Class (Food Theory):

Upon taking Roll Call, we are immediately ordered to stand and evacuate the building. Apparently it’s not enough to explain that in case of a fire, leave; we actually have to shuffle down three flights of stairs and flood the sidewalk in order for the demonstration to be complete. The Temp Chef then tries (and fails) to unleash a power point presentation, finally settling on showing us the YouTube sensation Matt Harding and his funny dancing in different locations around the world. The point of this entertaining aside is lost on me. We are assigned homework from a book I have yet to purchase and are released. My first lunch as a Chef In Training is a veggie sub from Subway.
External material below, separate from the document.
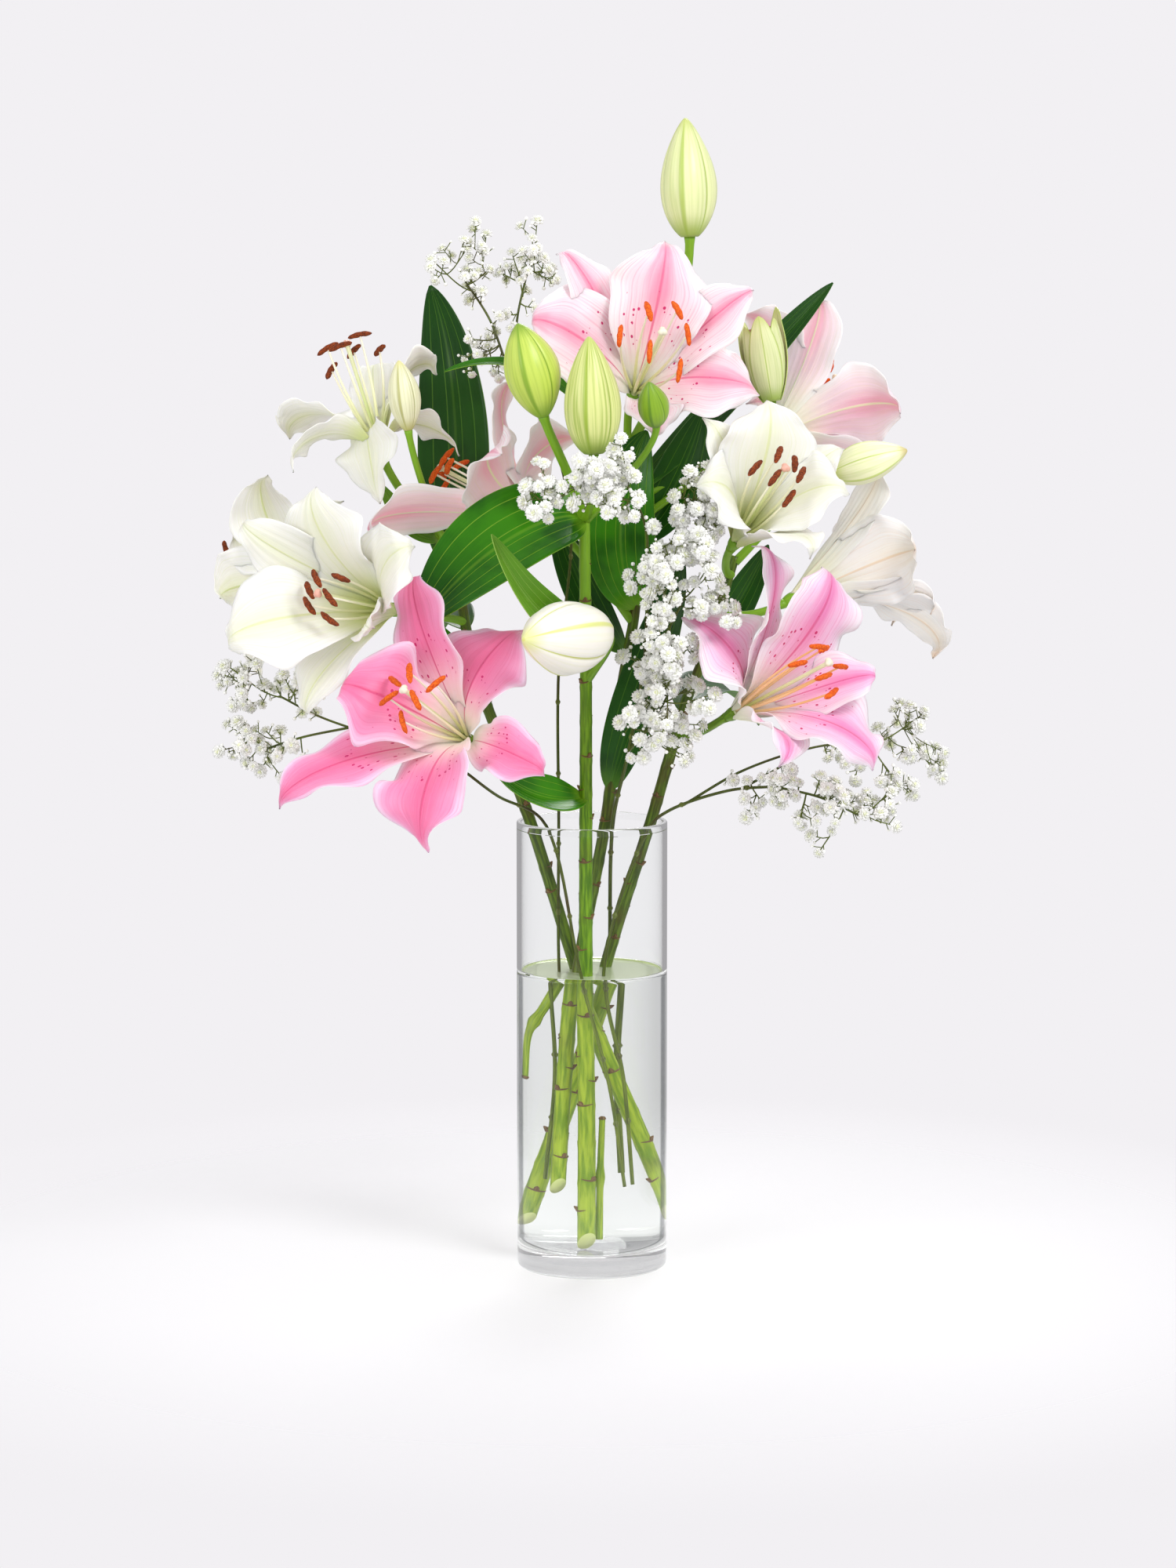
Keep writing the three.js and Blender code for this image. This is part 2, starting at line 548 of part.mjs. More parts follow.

Class (Diet and Nutrition):

I arrive back to the building early, so I smoke while watching the door to see if I recognize anyone. I see both Loud Mouths. I get lost on the way to class, but manage to arrive early. I pick a chair with a two-seat buffer between me and the next person so am annoyed when someone opts to sit right next to me. The instructor for the class is an extremely likable woman by the name of Billie Jane. She claims that her favourite food right now is pizza with spelt dough. Both Loud Mouth #1 and #2 are in the class and are continuing with their idiotic self indulgence.

Class ends early and I leave, happy to hop on my bike and head home.

I can only assume that eventually this blog will have to do with cooking.